Railbuses are still good, but they made a lot more sense in the past. These days people have very very little tolerance for waiting.

[–] FireRetardant@lemmy.world 3 points 11 hours ago

If that pod can be automated, the rail bus can be automated.

[–] Hawk@lemmy.dbzer0.com 11 points 1 day ago (2 children)

Trains are expensive, high-capacity vehicles.

If these small cheap vehicles can repurpose tracks in low demand areas, what's so bad about it?

[–] Swedneck@discuss.tchncs.de 4 points 1 day ago

exactly, i'm catiously optimistic because if this works it could be kinda revolutionary, if rural germans can be convinced to use some form of public transport that's a huge step towards weaning that hideously car-brained nation off the deathmobiles.

and the big thing with these is that they just run on normal tracks, so you can just.. start running normal trains once you see that ridership with the monocabs is reaching sufficient numbers!

[–] trashgirlfriend@lemmy.world -2 points 1 day ago* (last edited 1 day ago) (2 children)

Because 9/10 times they are awful, expensive, unused, and quickly shut down.

You don't see any of these niche techslop pods operating anywhere you actually go, because they don't work.

[–] black0ut@pawb.social 2 points 3 hours ago

I don't know why you're being downvoted. I'd say you're wrong, because it's 10/10 times these things don't work. I've seen many similar projects get proposed, funded and abandoned (even some that really did sound more efficient than this to me). The truth is, standard trains are still the cheapest thing you can put on those rails. They're simple, repairable, predictable, they don't break easily, can be easily driven by anyone or automated with standard systems that have been around for decades. Even if a small govt can't buy a new train, they can get second hand trains from other cities, which will still work perfectly for decades.

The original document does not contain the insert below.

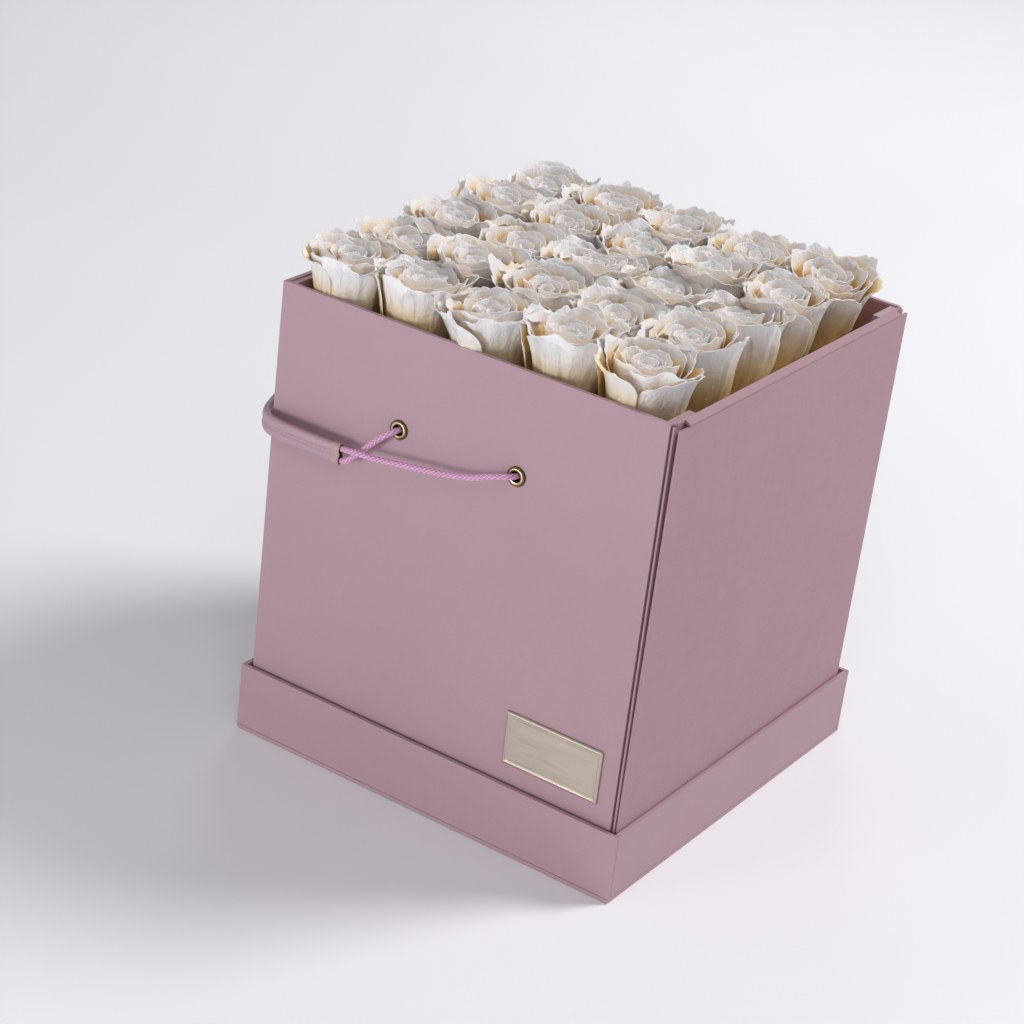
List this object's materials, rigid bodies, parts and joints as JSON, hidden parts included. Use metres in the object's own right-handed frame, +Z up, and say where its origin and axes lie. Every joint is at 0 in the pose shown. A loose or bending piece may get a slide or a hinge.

[–] Swedneck@discuss.tchncs.de 4 points 1 day ago (1 children)

have you actually looked at what we're talking about, like at all? or are you just following the programming of "small vehicle=bad"?

[–] trashgirlfriend@lemmy.world 2 points 1 day ago (1 children)

okay so where do these things actually work?

[–] Swedneck@discuss.tchncs.de 0 points 13 hours ago (1 children)

on the testing tracks, because it's new technology and needs to be exhaustively tested before the government allows it to be put into service.

like, trains were also new technology at one point, being new doesn't somehow inherently make it bad lmao

[–] trashgirlfriend@lemmy.world 1 points 10 hours ago

Except this is not the first time this sort of thing has been proposed.